Performing the core activity outside UAE or outside the freezone (even if the activity performed from within UAE) terminates the exemption entitlement.
The core activity can be undertaken by the Free Zone Person itself or outsourced to a Related Party or third party who is located in a Free Zone. In case the activity is performed by third party – then the Qualifying Free Zone Person shall have adequate supervision over any activities that are outsourced to a Free Zone Related Party or third party.
The Qualifying Free Zone Person (or its outsourced party) shall demonstrate that it has adequate staff and assets within the freezone, and that it incurs adequate operating expenditures within the Free Zone.

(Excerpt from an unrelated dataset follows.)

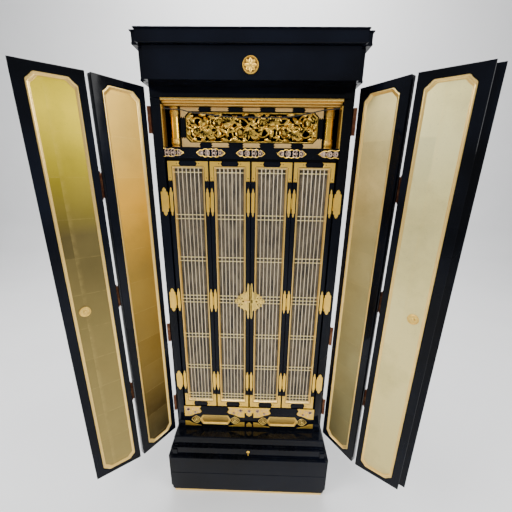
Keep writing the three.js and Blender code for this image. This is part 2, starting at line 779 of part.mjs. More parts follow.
function outerDoor(side) {
  const out = -side;
  const hand = side < 0 ? 'left' : 'right';
  const { pinX, pinY, edge, foldPin, width } = OUTER;
  const near = new THREE.Group();
  near.position.set(side * pinX, pinY, 0);
  near.rotation.z = side * THREE.MathUtils.degToRad(OUTER.openDeg[side]);
  cabinet.add(near);
  const nearSolid = join([outerLeaf(0, 0, edge, out), ...foldHinges(0, 0, out)]);
  place(`outer_door_${hand}_inboard`, nearSolid, lacquer, near);
  const far = new THREE.Group();
  far.position.set(out * foldPin.along, -foldPin.deep, 0);
  far.rotation.z = side * THREE.MathUtils.degToRad(OUTER.foldDeg[side]);
  near.add(far);
  const from = foldPin.along + OUTER.foldGap;
  place(`outer_door_${hand}_outboard`, outerLeaf(foldPin.along, foldPin.deep, from, out), lacquer, far);
  place(`ring_pull_${hand}`, ringPull(foldPin.along, foldPin.deep, from, out), gilt, far);
  if (side > 0) {
    place('closing_lip', closingLip(foldPin.along, foldPin.deep, from, out), lacquer, far);
  }
}

// ---- cord -----------------------------------------------------------------------------------
function cord() {
  const curve = new THREE.CatmullRomCurve3(CORD_ROUTE.map(([x, z]) => new THREE.Vector3(x, CORD.y, z)));
  const section = new THREE.Shape();
  for (let i = 0; i < CORD.sides; i++) {
    const angle = (2 * Math.PI * i) / CORD.sides;
    const point = [CORD.radius * Math.cos(angle), CORD.radius * Math.sin(angle)];
    if (i === 0) section.moveTo(...point);
    else section.lineTo(...point);
  }
  const along = { steps: CORD.steps, extrudePath: curve, bevelEnabled: false };
  return solid(new THREE.ExtrudeGeometry(section, along));
}

function cordHook(side) {
  const z = side < 0 ? CORD_ROUTE[0][1] : CORD_ROUTE[CORD_ROUTE.length - 1][1];
  const geometry = new THREE.CylinderGeometry(HOOK.radius, HOOK.radius, HOOK.long, CORD.sides);
  geometry.rotateZ(Math.PI / 2);
  geometry.translate(side * (POST.inner - REVEAL.thick - 2 * GAP - HOOK.long / 2), CORD.y, z);
  return solid(geometry);
}

// ---- assembly ---------------------------------------------------------------------------------
place('gilt_foot_band', footBand(), gilt);
place('plinth', plinth(), lacquer);
place('drawer_case', drawerCase(), lacquer);
place('drawer', drawer(), lacquer);
place('drawer_pull', drawerPull(), gilt);
place('base_slab', slab(), lacquer);
place('sill', sill(), lacquer);
place('lower_panel', lowerPanel(), lacquer);
place('back_panel', backPanel(), lacquer);
place('floor_board', shelf(PANEL_TOP - 14, PANEL_TOP - GAP, POST.back + GAP), lacquer);
place('ceiling_board', shelf(LINTEL.top - 14, LINTEL.top, POST.back + GAP), lacquer);
place('lintel', lintel(), lacquer);
place('frieze', frieze(), lacquer);
place('crown', crown(), lacquer);
place('frieze_medallion', medallion(), gilt);
place('gilt_cove', giltCove(), goldLeaf);
place('transom_frame', transomFrame(), lacquer);
place('transom_carving', transomCarving(), goldLeaf);
place('rail', rail(), lacquer);
for (const mount of RAIL_MOUNTS) place(mount.name, railMount(mount), gilt);
for (const side of SIDES) {
  const hand = side < 0 ? 'left' : 'right';
  place(`post_${hand}`, post(side), lacquer);
  place(`side_panel_${hand}`, sidePanel(side), lacquer);
  place(`gilt_reveal_${hand}`, giltReveal(side), goldLeaf);
  place(`transom_column_${hand}`, column(side), goldLeaf);
  OUTER.brackets.forEach((level, i) => {
    place(`door_bracket_${hand}_${i + 1}`, bracket(side, level), bronze);
  });
  place(`cord_hook_${hand}`, cordHook(side), gilt);
  outerDoor(side);
}
for (let k = 0; k < 4; k++) {
  place(`inner_door_${k + 1}`, innerLeaf(k), lacquer);
  place(`gauze_${k + 1}`, gauzeSheet(k), gauze);
}
place('latch_plate_left', latchPlate(-1).add(staple(-1, LATCH.slot.back + 0.5)), gilt);
place('latch_plate_right', latchPlate(1), gilt);
place('latch_staple_right', staple(1, LATCH.slot.back - GAP), gilt);
place('latch_bolt', latchBolt(), gilt);
place('cord', cord(), cordFibre);
cabinet.position.y = DOOR_PLANE_Y;

export default cabinet;
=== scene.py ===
"""Dresses the household altar cabinet: black lacquer, gold leaf, gilt fittings, lattice and carving.

Lengths are metres, +Z is up and the front faces -Y. Sizes are fields of the classes below, and
places come from the frame, so a piece sits where the solid that it stands for sits.
"""
import json
import logging
import math
from collections.abc import Callable, Sequence
from dataclasses import dataclass, field
from enum import Enum

import bpy
from mathutils import Matrix, Vector


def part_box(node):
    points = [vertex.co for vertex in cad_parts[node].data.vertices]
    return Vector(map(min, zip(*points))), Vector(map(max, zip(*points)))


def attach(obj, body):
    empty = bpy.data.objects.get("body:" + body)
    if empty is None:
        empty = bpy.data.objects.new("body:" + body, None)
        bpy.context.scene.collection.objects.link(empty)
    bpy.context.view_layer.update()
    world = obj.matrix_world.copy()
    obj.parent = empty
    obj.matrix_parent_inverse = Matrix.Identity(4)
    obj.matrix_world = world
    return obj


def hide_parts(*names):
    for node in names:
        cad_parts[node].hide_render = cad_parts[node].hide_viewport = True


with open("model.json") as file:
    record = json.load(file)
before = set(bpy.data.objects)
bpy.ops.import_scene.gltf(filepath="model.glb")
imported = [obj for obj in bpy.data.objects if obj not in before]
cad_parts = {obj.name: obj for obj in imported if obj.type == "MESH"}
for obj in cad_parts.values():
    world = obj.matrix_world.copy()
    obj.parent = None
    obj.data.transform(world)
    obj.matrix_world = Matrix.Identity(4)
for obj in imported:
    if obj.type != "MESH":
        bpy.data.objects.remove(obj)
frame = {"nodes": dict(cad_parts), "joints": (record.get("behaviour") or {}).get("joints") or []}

log = logging.getLogger("altar_cabinet")
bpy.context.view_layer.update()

Point = tuple[float, float]
Colour = tuple[float, float, float]
Piece = bpy.types.Object
Socket = bpy.types.NodeSocket
Material = bpy.types.Material


class Side(Enum):
    """The left or the right of the cabinet, as the viewer sees it."""

    LEFT = -1
    RIGHT = 1


class Slot(Enum):
    """The record's material slots, passed along with the pieces made here."""

    LACQUER = "black_lacquer"
    LEAF = "gold_leaf"
    GILT = "gilt_metal"
    BRONZE = "bronze_hinge"
    CORD = "cord_fibre"


INNER_LEAVES = 4
HINGE_LEVELS = (0.524, 0.8715, 1.2175)
LATCH_LEVEL = HINGE_LEVELS[1]
BOTH_WAYS = (-1, 1)


# ---- small sums ----
def clamp(value: float, low: float, high: float) -> float:
    """A value held between two limits."""
    return min(max(value, low), high)


def around(count: int) -> list[Point]:
    """Points of a unit circle, evenly spaced."""
    return [(math.cos(a), math.sin(a)) for a in (math.tau * i / count for i in range(count))]


# ---- modelling ----
def link(item: Piece) -> None:
    """Puts a new object into the scene."""
    bpy.context.scene.collection.objects.link(item)


def start_afresh() -> None:
    """Leaves edit mode and deselects everything."""
    if bpy.context.mode != "OBJECT":
        bpy.ops.object.mode_set(mode="OBJECT")
    bpy.ops.object.select_all(action="DESELECT")


def take(piece: Piece) -> None:
    """Makes a piece the only one selected, and the active one."""
    start_afresh()
    piece.select_set(True)
    bpy.context.view_layer.objects.active = piece


def apply_modifier(piece: Piece, kind: str, **settings: float | int | str | bool | Piece) -> None:
    """Adds a modifier with its settings and applies it.

    Args:
        piece: The piece that the modifier changes.
        kind: The modifier's type.
        settings: Its properties by name.
    """
    take(piece)
    modifier = piece.modifiers.new(kind.lower(), kind)
    for key, value in settings.items():
        setattr(modifier, key, value)
    bpy.ops.object.modifier_apply(modifier=modifier.name)


def ease(piece: Piece, width: float, segments: int = 2) -> None:
    """Rounds a piece's sharp edges by a small bevel."""
    apply_modifier(piece, "BEVEL", width=width, segments=segments, limit_method="ANGLE",
                   angle_limit=math.radians(30))


def block(name: str, low: Sequence[float], high: Sequence[float], bevel: float = 0.0) -> Piece:
    """A box between two corners, its edges eased.

    Args:
        name: The piece's name.
        low: One corner.
        high: The corner across from it.
        bevel: Width of the eased edges.

    Returns:
        The new piece, at the origin with its place in its mesh.
    """
    start_afresh()
    centre = [(a + b) / 2 for a, b in zip(low, high)]
    bpy.ops.mesh.primitive_cube_add(size=1, location=centre)
    piece = bpy.context.active_object
    piece.name = name
    piece.scale = [abs(b - a) for a, b in zip(low, high)]
    bpy.ops.object.transform_apply(location=True, rotation=True, scale=True)
    if bevel:
        ease(piece, bevel)
    return piece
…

As businesses vary from case to case, ‘adequate substance’ is determined on a case-by-case basis, following the test criteria. This may include the number of qualified full-time employees, adequate operating expenditure, and physical assets. In any case, the analysis also takes into account the nature and level of activities performed by the Qualifying Free Zone Person, the Qualifying Income earned, and any other relevant facts and circumstances.
Pay attention that formal registration as free zone company is not meet the mentioned above condition. To get the exemption, the free zone company shall hold (directly or through third party) the core business activity within the freezone subject to the other conditions.
2. Satisfies the de minimis requirement:
The free zone person shall show that its/his non-qualifying Revenue during a Tax Period does not exceed 5 million AED or 5% of the total revenue of the business.
3. Prepares and maintain audited Financial Statements.
4. Complies with the transfer pricing rules and documentation requirements under the Corporate Tax Law
5. Has not elected to be subject to Corporate Tax-
A Qualifying Free Zone Person is entitled to elect to be taxed at the general rates of Corporate Tax and waive the exemption. the election will be effective from either the commencement of the Tax Period in which the election is made (or the commencement of the following Tax Period) and for the following four Tax Periods.